High-density altitude makes the entire maneuver more unforgiving. True airspeed is higher than indicated, meaning the aircraft carries much more energy into the flare than pilots expect. Jay’s school now reduces target indicated airspeed by five knots above 6,000 feet density altitude to prevent overspeeds, and he describes why even small pre-flare collective movements can trigger a “three-second time bomb” of rotor acceleration that ruins the timing of the flare.
Next, Max and Jay turn to simulated engine failures, which Jay classifies as an even higher-risk procedure than standard auto-rotation entries. During a simulated power failure, the instructor deliberately decays the rotor RPM by rolling the throttle toward idle while calling “engine failure” repeatedly until either the student reacts or the horn sounds. At that moment, the instructor must instantly lower collective to preserve rotor inertia. Jay recounts an incident where a student failed to react and the instructor nearly could not recover RPM. He explains why CFIs must avoid initiating these maneuvers at high manifold pressures or within the yellow arc—because the high blade pitch makes rotor decay almost instantaneous. He also describes a dramatic real-world example in which an R22’s air filter box fell off during a practice auto-rotation, causing the engine to quit on its own. The DPE successfully restarted the engine in the flare, highlighting how these skills can become lifesaving instantly.
The final segment focuses on off-airport operations—pinnacles, ridges, and confined areas—where helicopter pilots frequently encounter wires, unseen obstacles, brownout, or downdrafts. Jay stresses that performance planning must include a realistic margin between hover-out-of-ground-effect capability and actual required power.

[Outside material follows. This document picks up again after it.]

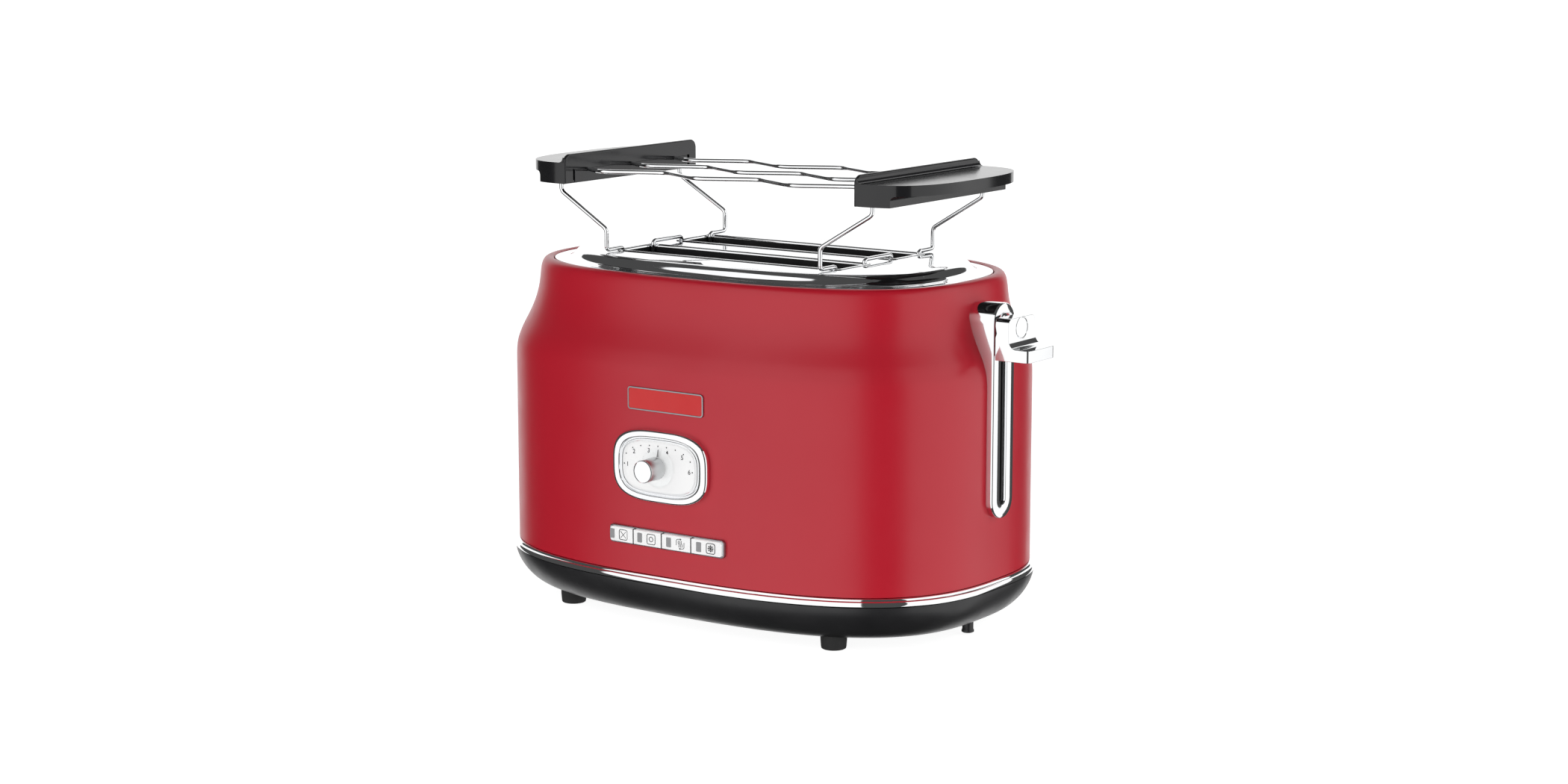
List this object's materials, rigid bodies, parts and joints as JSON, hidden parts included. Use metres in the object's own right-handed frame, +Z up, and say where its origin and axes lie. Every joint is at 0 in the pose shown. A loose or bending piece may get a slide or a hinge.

Many pilots, he notes, assume they can pull the additional 1.5 inches of manifold pressure available when using carb heat, only to discover the engine reaches full throttle earlier than expected. His school maintains a margin by predicting full-throttle limits ahead of time and abandoning approaches anytime the helicopter approaches that value before the landing zone.
Jay explains why low-and-slow approaches are dangerous when the helicopter is below effective translational lift. If RPM begins to decay at 10–20 knots, the pilot cannot use aft cyclic to restore rotor energy without ballooning or unloading the disk. Powering up early and committing to a go-around before the aircraft sinks into a performance trap is essential. Jay recounts a 2023 Utah accident where an R22 attempted to land at 9,000 feet MSL with insufficient power margin; the pilot used left pedal to correct a wind gust, pulling the aircraft into rotor decay and a rollover.
Max closes the episode by emphasizing that both CFIs and working pilots must avoid external pressures and refuse to “eat into the margins”—because whether it’s a training flight or a real mission, the helicopter doesn’t care. Jay encourages instructors and students to send in their own stories and techniques, reminding listeners that shared knowledge is one of the strongest tools for improving helicopter safety.